Dear Editor,
One measure of a healthy economy is unemployment figures. The lower the number, the better the health of a community, state or nation. That’s why we celebrate when a company announces a major expansion, and when a company decides to move jobs to Indiana.
The thing is, getting jobs to Indiana is only a part of the challenge. We also need to get people to the jobs. If we can’t do that, we’ll lose jobs. Employers will bypass us for other markets.
That’s why we need to strengthen our public transportation system.
This is not a theoretical problem. All across the state, employers are concerned and challenged by the fact that they have jobs they can’t fill. In many cases, those jobs are not far from qualified people who are looking for jobs. But there’s a link missing: transportation.
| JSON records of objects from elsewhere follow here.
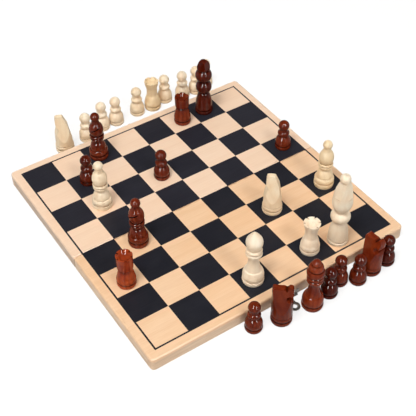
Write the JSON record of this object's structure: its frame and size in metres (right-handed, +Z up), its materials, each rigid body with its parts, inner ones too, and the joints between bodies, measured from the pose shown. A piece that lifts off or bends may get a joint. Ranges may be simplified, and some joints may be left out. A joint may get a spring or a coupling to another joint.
{
  "type": "folding chess set",
  "caption": "Portable wooden chess set: a shallow hinged box that opens into its board, with a hasp latch and turned chessmen standing on and beside it.",
  "frame": {"origin": "middle of the seam between the two halves, in the plane of the rims that the open board rests on", "axes": "+X along the seam to the right as seen from the latch side, +Y from the latch half to the catch half, +Z up out of the playing surface"},
  "size_m": [0.25, 0.3094, 0.0883],
  "materials": {
    "board_wood": "satin",
    "rail_wood": "satin",
    "black_inlay": "dyed veneer, satin",
    "dark_chessmen": "stained and lacquered, gloss",
    "light_chessmen": "waxed, half matt",
    "latch_metal": "plated, dulled",
    "hinge_metal": "plated"
  },
  "bodies": {
    "back_half": {"back_border_line": "black_inlay", "back_dark_squares": "black_inlay", "back_hinge_leaves": "hinge_metal", "back_hinge_screws": "hinge_metal", "back_left_rail": "rail_wood", "back_outer_rail": "rail_wood", "back_panel": "board_wood", "back_right_rail": "rail_wood", "back_seam_rail": "rail_wood", "hinge_pins": "hinge_metal", "catch_plate": "latch_metal", "catch_screws": "latch_metal"},
    "front_half": {"front_border_line": "black_inlay", "front_dark_squares": "black_inlay", "front_hinge_leaves": "hinge_metal", "front_hinge_screws": "hinge_metal", "front_left_rail": "rail_wood", "front_outer_rail": "rail_wood", "front_panel": "board_wood", "front_right_rail": "rail_wood", "front_seam_rail": "rail_wood", "hasp_plate": "latch_metal", "hasp_pin": "latch_metal", "hasp_screws": "latch_metal"},
    "hasp": {"hasp_tongue": "latch_metal"},
    "dark_bishop_1": {"dark_bishop_1": "dark_chessmen"},
    "dark_bishop_2": {"dark_bishop_2": "dark_chessmen"},
    "dark_king": {"dark_king": "dark_chessmen"},
    "dark_knight_1": {"dark_knight_1": "dark_chessmen"},
    "dark_knight_2": {"dark_knight_2": "dark_chessmen"},
    "dark_pawn_1": {"dark_pawn_1": "dark_chessmen"},
    "dark_pawn_2": {"dark_pawn_2": "dark_chessmen"},
    "dark_pawn_3": {"dark_pawn_3": "dark_chessmen"},
    "dark_pawn_4": {"dark_pawn_4": "dark_chessmen"},
    "dark_pawn_5": {"dark_pawn_5": "dark_chessmen"},
    "dark_pawn_6": {"dark_pawn_6": "dark_chessmen"},
    "dark_pawn_7": {"dark_pawn_7": "dark_chessmen"},
    "dark_pawn_8": {"dark_pawn_8": "dark_chessmen"},
    "dark_queen": {"dark_queen": "dark_chessmen"},
    "dark_rook_1": {"dark_rook_1": "dark_chessmen"},
    "dark_rook_2": {"dark_rook_2": "dark_chessmen"},
    "light_bishop_1": {"light_bishop_1": "light_chessmen"},
    "light_bishop_2": {"light_bishop_2": "light_chessmen"},
    "light_king": {"light_king": "light_chessmen"},
    "light_knight_1": {"light_knight_1": "light_chessmen"},
    "light_knight_2": {"light_knight_2": "light_chessmen"},
    "light_pawn_1": {"light_pawn_1": "light_chessmen"},
    "light_pawn_2": {"light_pawn_2": "light_chessmen"},
    "light_pawn_3": {"light_pawn_3": "light_chessmen"},
    "light_pawn_4": {"light_pawn_4": "light_chessmen"},
    "light_pawn_5": {"light_pawn_5": "light_chessmen"},
    "light_pawn_6": {"light_pawn_6": "light_chessmen"},
    "light_pawn_7": {"light_pawn_7": "light_chessmen"},
    "light_pawn_8": {"light_pawn_8": "light_chessmen"},
    "light_queen": {"light_queen": "light_chessmen"},
    "light_rook_1": {"light_rook_1": "light_chessmen"},
    "light_rook_2": {"light_rook_2": "light_chessmen"}
  },
  "joints": [
    {"name": "board_fold", "type": "hinge", "parent": "back_half", "child": "front_half", "pos_m": [0, 0, 0], "axis": [1, 0, 0], "range_deg": [0, 180]},
    {"name": "hasp_swing", "type": "hinge", "parent": "front_half", "child": "hasp", "pos_m": [0.0015, -0.1262, 0.0011], "axis": [1, 0, 0], "range_deg": [-80, 90]},
    {"name": "lift_dark_bishop_1", "type": "slide", "parent": "back_half", "child": "dark_bishop_1", "axis": [0, 0, 1], "range_m": [0, 0.09]},
    {"name": "lift_dark_bishop_2", "type": "slide", "parent": "back_half", "child": "dark_bishop_2", "axis": [0, 0, 1], "range_m": [0, 0.09]},
    {"name": "lift_dark_king", "type": "slide", "parent": "back_half", "child": "dark_king", "axis": [0, 0, 1], "range_m": [0, 0.09]},
    {"name": "lift_dark_knight_1", "type": "slide", "parent": "back_half", "child": "dark_knight_1", "axis": [0, 0, 1], "range_m": [0, 0.09]},
    {"name": "lift_dark_knight_2", "type": "slide", "parent": "back_half", "child": "dark_knight_2", "axis": [0, 0, 1], "range_m": [0, 0.09]},
    {"name": "lift_dark_pawn_1", "type": "slide", "parent": "back_half", "child": "dark_pawn_1", "axis": [0, 0, 1], "range_m": [0, 0.09]},
    {"name": "lift_dark_pawn_2", "type": "slide", "parent": "back_half", "child": "dark_pawn_2", "axis": [0, 0, 1], "range_m": [0, 0.09]},
    {"name": "lift_dark_pawn_3", "type": "slide", "parent": "back_half", "child": "dark_pawn_3", "axis": [0, 0, 1], "range_m": [0, 0.09]},
    {"name": "lift_dark_pawn_4", "type": "slide", "parent": "back_half", "child": "dark_pawn_4", "axis": [0, 0, 1], "range_m": [0, 0.09]},
    {"name": "lift_dark_pawn_5", "type": "slide", "parent": "back_half", "child": "dark_pawn_5", "axis": [0, 0, 1], "range_m": [0, 0.09]},
    {"name": "lift_dark_pawn_6", "type": "slide", "parent": "back_half", "child": "dark_pawn_6", "axis": [0, 0, 1], "range_m": [0, 0.09]},
    {"name": "lift_dark_pawn_7", "type": "slide", "parent": "back_half", "child": "dark_pawn_7", "axis": [0, 0, 1], "range_m": [0, 0.09]},
    {"name": "lift_dark_pawn_8", "type": "slide", "parent": "back_half", "child": "dark_pawn_8", "axis": [0, 0, 1], "range_m": [0, 0.09]},
    {"name": "lift_dark_queen", "type": "slide", "parent": "back_half", "child": "dark_queen", "axis": [0, 0, 1], "range_m": [0, 0.09]},
    {"name": "lift_dark_rook_1", "type": "slide", "parent": "back_half", "child": "dark_rook_1", "axis": [0, 0, 1], "range_m": [0, 0.09]},
    {"name": "lift_dark_rook_2", "type": "slide", "parent": "back_half", "child": "dark_rook_2", "axis": [0, 0, 1], "range_m": [0, 0.09]},
    {"name": "lift_light_bishop_1", "type": "slide", "parent": "back_half", "child": "light_bishop_1", "axis": [0, 0, 1], "range_m": [0, 0.09]},
    {"name": "lift_light_bishop_2", "type": "slide", "parent": "back_half", "child": "light_bishop_2", "axis": [0, 0, 1], "range_m": [0, 0.09]},
    {"name": "lift_light_king", "type": "slide", "parent": "back_half", "child": "light_king", "axis": [0, 0, 1], "range_m": [0, 0.09]},
    {"name": "lift_light_knight_1", "type": "slide", "parent": "back_half", "child": "light_knight_1", "axis": [0, 0, 1], "range_m": [0, 0.09]},
    {"name": "lift_light_knight_2", "type": "slide", "parent": "back_half", "child": "light_knight_2", "axis": [0, 0, 1], "range_m": [0, 0.09]},
    {"name": "lift_light_pawn_1", "type": "slide", "parent": "back_half", "child": "light_pawn_1", "axis": [0, 0, 1], "range_m": [0, 0.09]},
    {"name": "lift_light_pawn_2", "type": "slide", "parent": "back_half", "child": "light_pawn_2", "axis": [0, 0, 1], "range_m": [0, 0.09]},
    {"name": "lift_light_pawn_3", "type": "slide", "parent": "back_half", "child": "light_pawn_3", "axis": [0, 0, 1], "range_m": [0, 0.09]},
    {"name": "lift_light_pawn_4", "type": "slide", "parent": "back_half", "child": "light_pawn_4", "axis": [0, 0, 1], "range_m": [0, 0.09]},
    {"name": "lift_light_pawn_5", "type": "slide", "parent": "back_half", "child": "light_pawn_5", "axis": [0, 0, 1], "range_m": [0, 0.09]},
    {"name": "lift_light_pawn_6", "type": "slide", "parent": "back_half", "child": "light_pawn_6", "axis": [0, 0, 1], "range_m": [0, 0.09]},
    {"name": "lift_light_pawn_7", "type": "slide", "parent": "back_half", "child": "light_pawn_7", "axis": [0, 0, 1], "range_m": [0, 0.09]},
    {"name": "lift_light_pawn_8", "type": "slide", "parent": "back_half", "child": "light_pawn_8", "axis": [0, 0, 1], "range_m": [0, 0.09]},
    {"name": "lift_light_queen", "type": "slide", "parent": "back_half", "child": "light_queen", "axis": [0, 0, 1], "range_m": [0, 0.09]},
    {"name": "lift_light_rook_1", "type": "slide", "parent": "back_half", "child": "light_rook_1", "axis": [0, 0, 1], "range_m": [0, 0.09]},
    {"name": "lift_light_rook_2", "type": "slide", "parent": "back_half", "child": "light_rook_2", "axis": [0, 0, 1], "range_m": [0, 0.09]}
  ]
}
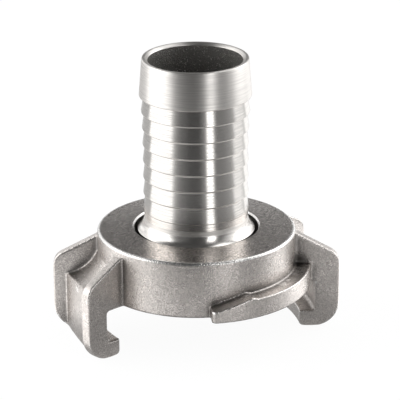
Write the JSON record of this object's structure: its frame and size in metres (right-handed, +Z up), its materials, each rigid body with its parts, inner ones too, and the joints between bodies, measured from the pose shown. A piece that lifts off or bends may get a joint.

One way we can address this problem is by increasing Indiana’s Public Mass Transportation Fund (PMTF). That Fund, which supports public transportation across the state, has remained relatively flat – at $44 million – for 10 years, even though demand for and interest in transit has grown considerably.
As you’d expect, the PMTF funds mass transit systems (e.g. IndyGo) in big cities. But the PMTF also supports transit providers in nearly every Indiana county, serving people in smaller cities, towns and rural areas all across the state.
Take Hamilton County, for example. Janus Developmental Services operates Hamilton County Express. While the service is open to anyone, most riders are seniors and people with disabilities who are unable to drive.  All rides require a reservation, and reservation requests are granted on a first-come, first-served basis.
The problem is, the services can’t provide enough rides to fulfill all of the reservation requests.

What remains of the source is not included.